I hope that one day Hyperion may be able to complete their Simpson collection.

J.Z. Herrenberg:
I admire Robert Simpson very much, as a composer, as a writer on music, and as a BBC producer with an adventurous streak, without whom there would be no 'Brian Renaissance' and, perhaps, no 'Indian Summer' for Havergal Brian, in which he composed 20 symphonies after the age of 80.

I say 'admire' on purpose. Because I don't 'love' Simpson's symphonies. That is not a sentiment they inspire in me. They are too elemental for that. The Ninth is, indeed, awe-inspiring. There are sounds there that you won't believe are possible, really 'cosmic' (and that is no exaggeration).
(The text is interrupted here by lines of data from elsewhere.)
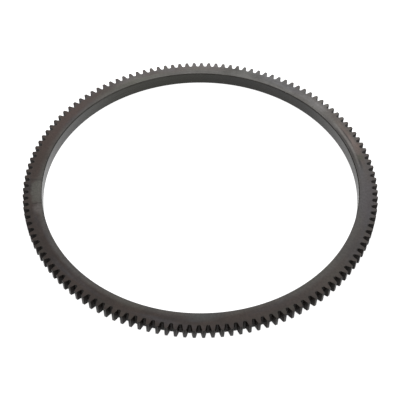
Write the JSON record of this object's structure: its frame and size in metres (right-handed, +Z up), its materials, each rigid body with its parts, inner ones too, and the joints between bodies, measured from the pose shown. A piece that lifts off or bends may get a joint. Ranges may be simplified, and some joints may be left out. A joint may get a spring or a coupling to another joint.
{
  "type": "flywheel ring gear",
  "caption": "Flat steel ring with straight involute starter teeth outside and a plain chamfered bore inside, for shrinking onto an engine's flywheel.",
  "frame": {"origin": "centre of the lower face, on the axis of the bore", "axes": "+Z up along the axis of the bore; a tooth space is centred on +X"},
  "size_m": [0.405, 0.405, 0.016],
  "materials": {
    "hardened_steel": "dark, thinly oiled, heat tinted by hardening of the teeth"
  },
  "bodies": {
    "root": {"ring_gear": "hardened_steel"}
  },
  "joints": []
}
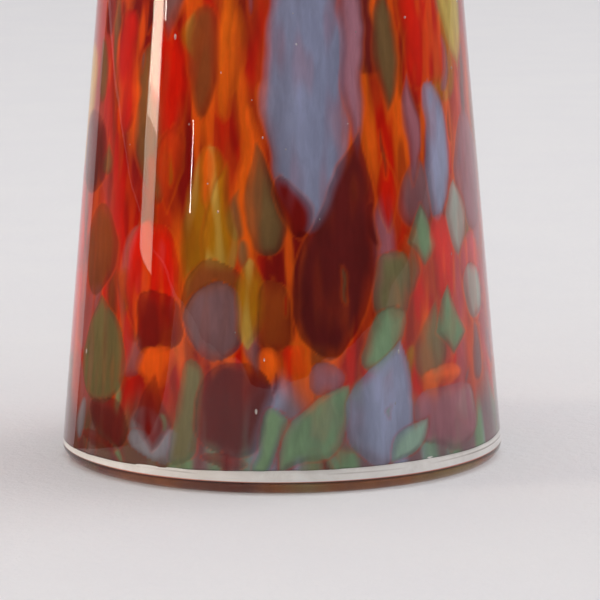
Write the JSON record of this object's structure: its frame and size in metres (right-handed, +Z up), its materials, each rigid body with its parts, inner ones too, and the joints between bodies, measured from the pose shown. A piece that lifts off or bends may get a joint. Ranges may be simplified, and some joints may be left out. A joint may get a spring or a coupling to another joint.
{
  "type": "mezuzah case",
  "caption": "Tapered round mezuzah case of cased blown glass, with a metal neck collar, a rear wall plate and a lift-out stopper that carries a sleeved parchment scroll.",
  "frame": {"origin": "centre of the flat underside of the glass case, on the surface it stands on", "axes": "+Z up the case's axis, -Y to the front, +Y to the wall plate and the wall"},
  "size_m": [0.04, 0.04, 0.134],
  "materials": {
    "cased_glass": "clear gloss casing over red, orange, green, grey-blue and maroon glass chips",
    "clear_silicone": "translucent silicone bedding",
    "satin_pewter": "satin turned pewter-grey metal",
    "bright_steel": "bright steel",
    "grey_silicone": "matte ribbed silicone",
    "white_nylon": "moulded nylon",
    "clear_acrylic": "clear acrylic tube",
    "parchment": "rolled blank parchment",
    "linen_tape": "woven tape"
  },
  "bodies": {
    "case": {"glass_case": "cased_glass", "collar_liner": "clear_silicone", "neck_collar": "satin_pewter", "wall_plate": "satin_pewter", "plate_screw_low": "bright_steel", "plate_screw_high": "bright_steel"},
    "stopper": {"stopper_knob": "satin_pewter", "stopper_plug": "grey_silicone", "stopper_stud": "bright_steel", "scroll_holder": "white_nylon"},
    "scroll_set": {"scroll_sleeve": "clear_acrylic", "scroll": "parchment", "scroll_band": "linen_tape"}
  },
  "joints": [
    {"name": "stopper_lift", "type": "slide", "parent": "case", "child": "stopper", "axis": [0, 0, 1], "range_m": [0, 0.108]},
    {"name": "scroll_release", "type": "slide", "parent": "stopper", "child": "scroll_set", "axis": [0, 0, -1], "range_m": [0, 0.007]}
  ]
}
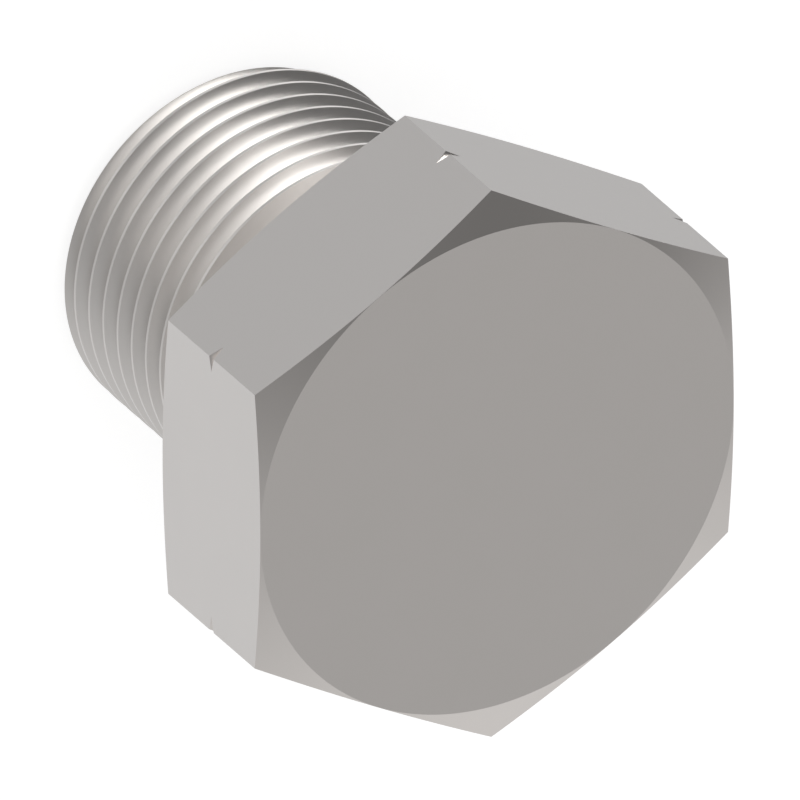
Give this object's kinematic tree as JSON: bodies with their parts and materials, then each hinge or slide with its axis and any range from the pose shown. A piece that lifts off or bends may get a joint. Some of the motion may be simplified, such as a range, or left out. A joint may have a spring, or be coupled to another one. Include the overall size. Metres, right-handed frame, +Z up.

On a more critical note - I have also felt sometimes, listening to his music, that there was something of the laboratory about it. Experimentation and research behind glass. The human voice isn't behind his music. And there is not much Earth. Simpson is developmental, logical, and rather angry...

Dundonnell:
I understand your reservations. There is, I suppose, a certain lack of warmth, an absence of much sense of humour, an academic rigour and grimness which might preclude love even if not admiration. I 'warm' more to the music of, say, Edmund Rubbra than I do to Simpson.

As powerful and immensely well-written essays in late 20th century symphonism Simpson does however I believe demonstrate that the symphony as a musical form need not disappear!

J.Z. Herrenberg:

--- Quote from: Dundonnell on March 25, 2008, 03:18:22 PM ---As powerful and immensely well-written essays in late 20th century symphonism Simpson does however I believe demonstrate that the symphony as a musical form need not disappear!

--- End quote ---

I agree!

Some of Simpson's grimness may also stem from the feeling he must undoubtedly have had, of swimming against the (serial) tide. It's better for an artist to feel himself borne up. You need a very strong character to work in opposition to the times and still be fresh, generous, colourful and confident.

Dundonnell:

--- Quote from: Jezetha on March 25, 2008, 03:37:55 PM ---I agree!

Some of Simpson's grimness may also stem from the feeling he must undoubtedly have had, of swimming against the (serial) tide. It's better for an artist to feel himself borne up. You need a very strong character to work in opposition to the times and still be fresh, generous, colourful and confident.

--- End quote ---

I am determined to resist the temptation to launch an attack on the late Sir William Glock, the BBC Controller of Music in the 1950s and 1960s!